Back home we can already feel the heat of this growing threat. Iran supplied UK diesel through a circuitous route and this can be seen in eye-watering pump prices of nearly £1.45 a litre - not long a this rate until it is £100 to fill up your car.

Reality will really hit home if this cold war turns hot. closing the straights of Hormuz will cause a massive speculative increase in the price of oil - yes, it may come down as speculators quickly look to book profits, but a Middle Eastern war is the last thing the Western, or indeed Global, economy needs.

In the past oil at over $100 has brought recession, look at the Reuters graph above, prices near $100 are highly correlated with recessions. Let alone $150 - let's think what this might mean for the UK and eurozone alone.

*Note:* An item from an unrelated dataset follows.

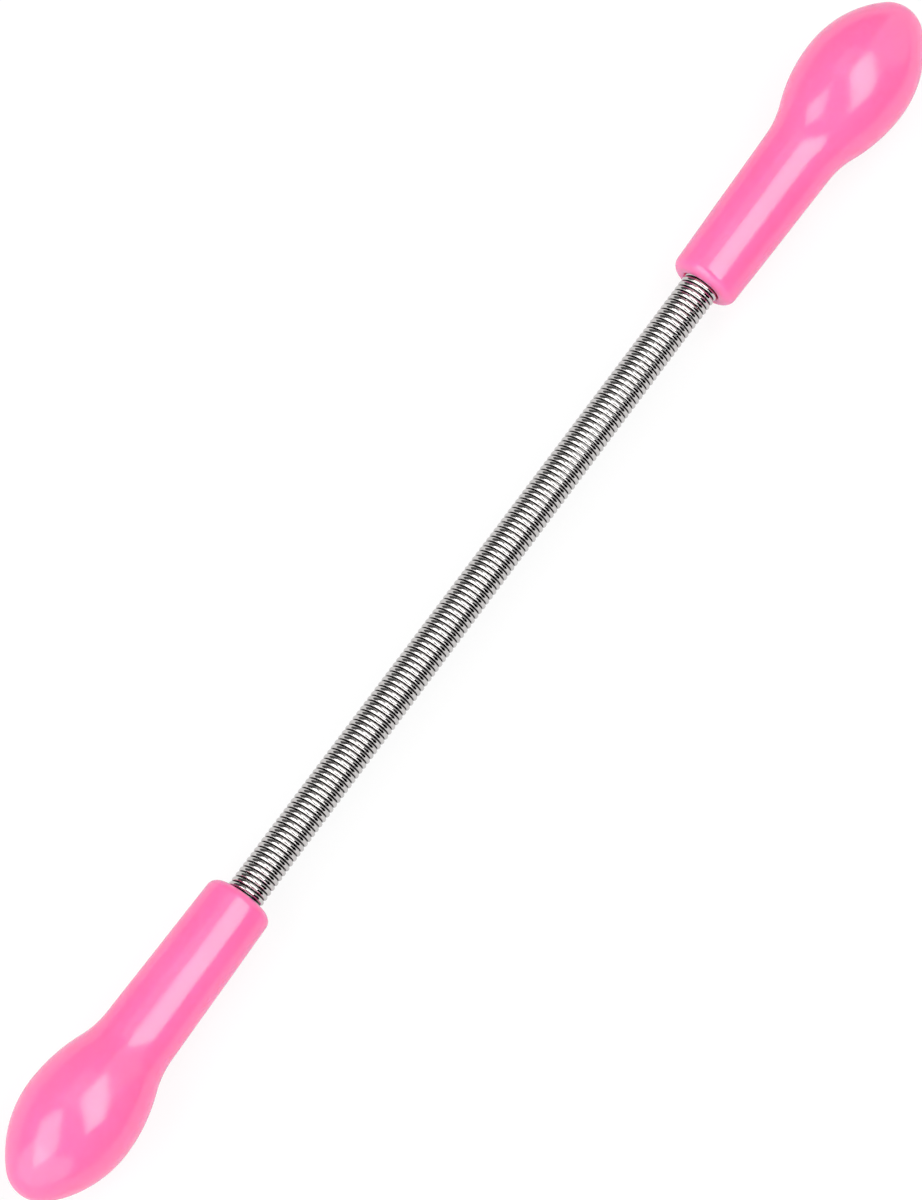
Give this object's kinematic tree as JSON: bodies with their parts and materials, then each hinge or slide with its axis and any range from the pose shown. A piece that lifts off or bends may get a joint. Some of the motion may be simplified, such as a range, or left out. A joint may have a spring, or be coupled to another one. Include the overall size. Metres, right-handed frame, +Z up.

Firstly, straight back into real recession is nailed on - probably at least a full 1.0% off GDP which is already flat - maybe as much as too. Same for the Eurozone. As far as our debt dynamics are concerned, this means major misses to the fiscal consolidation programme - offset a little by the high inflation such a move will cause. A Classic stagflation scenariom, nasty. The Tories could certainly kiss goodbye to hopes of winning the next election.

On our already weak UK economy though, the blow is will be felt fairly badly. Let's face it nearly all consumer goods are either made of oil or packaged in it, some powerstations are oil fired - it will be messy across the board in terms of sector performace.

Worse, as an external shock there is nothing we can really do to prepare for it as a Country - except that with high oil taxes we are at least inured to high prices more than say the US or Spain, but not enough to offset much of the pain.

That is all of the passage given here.